Map of 19th-Century Iran. Creative Commons Wikimedia image at http://en.wikipedia.org/wiki/File:Map_Iran_1900-en.png
Map of 19th-Century Iran. Creative Commons Wikimedia image at http://en.wikipedia.org/wiki/File:Map_Iran_1900-en.png

Persia appears momentarily in “the Sisters” as the possible setting for a dream the narrator has the night he hears about Father Flynn’s death. Now modern-day Iran, Persia has had many iterations since the First Persian Empire in 550 BCE. Between that time, also known as the Achaemenid Empire, and 651 AD, it transitioned to the Parthian Empire and then the Sasanian Empire. Much of that time was marked by the ongoing Roman-Persian wars, which lasted from roughly 92 AD to 629 AD. Beginning in 1501, Persia was ruled by a series of dynasties. By Joyce’s time, Persia was under the Qajar Dynasty, which spanned from 1785 to 1925. Unsurprisingly, this period saw increased Brittanic influence, especially in the area to the southeast bordering India and what is now Pakistan. Thus the reference to Persia in the story evokes a long imperial history, not just that of the Persian Empire itself, but also the British Empire, which is also alluded to in the name of Great Britain Street, where the boy walks as he recalls his dream. As he walks, he also recalls that Father Flynn was educated at the Irish College in Rome, a more direct association to the Roman Empire than the one embedded in the Persia reference through the Roman-Persian wars.

There is no mappable route in “The Sisters” like there is in the other two childhood stories, but the narrator’s dream of Persia is a kind of imagined journey to the exotic.

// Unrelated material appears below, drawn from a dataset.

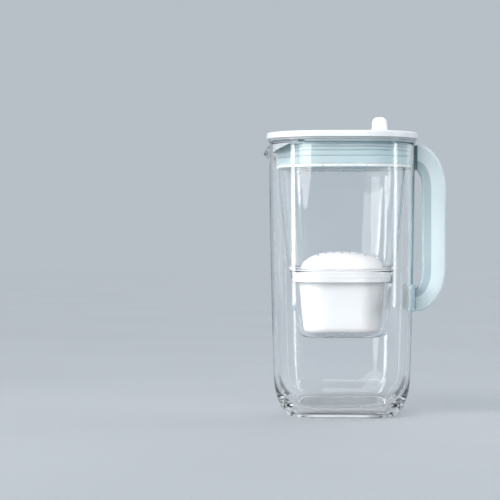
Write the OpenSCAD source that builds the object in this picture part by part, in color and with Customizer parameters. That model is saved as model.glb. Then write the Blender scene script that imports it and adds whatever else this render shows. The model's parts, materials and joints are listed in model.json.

This imagined journey represents perhaps an expedition in embryonic form when contrasted with the one in “Araby,” which, though a real route, is only an artificial journey to the exotic locale evoked by the name of the bazaar.

The inherent mythos of places like Persia and Araby in Dubliners may perhaps also be viewed as a vestige of Romaticism, an early nineteenth-century literary and artistic movement that romanticized the exotic East as mystical and erotic. Such references are restricted to the childhood stories, as if Joyce is drawing a parallel between the evolution of literature in the nineteenth century and the phases of maturation depicted in the collection as a whole. That the journey to these two places are only imagined or simulated reaffirms the Romantic unattainability they represent.

In “The Sisters,” the narrator describes Persia as part of a dream or vision:

“As I walked along in the sun I remembered old Cotter’s words and tried to remember what had happened afterwards in the dream. I remembered that I had noticed long velvet curtains and a swinging lamp of antique fashion. I felt that I had been very far away, in some land where the customs were strange — in Persia, I thought…. But I could not remember the end of the dream.” (13-14)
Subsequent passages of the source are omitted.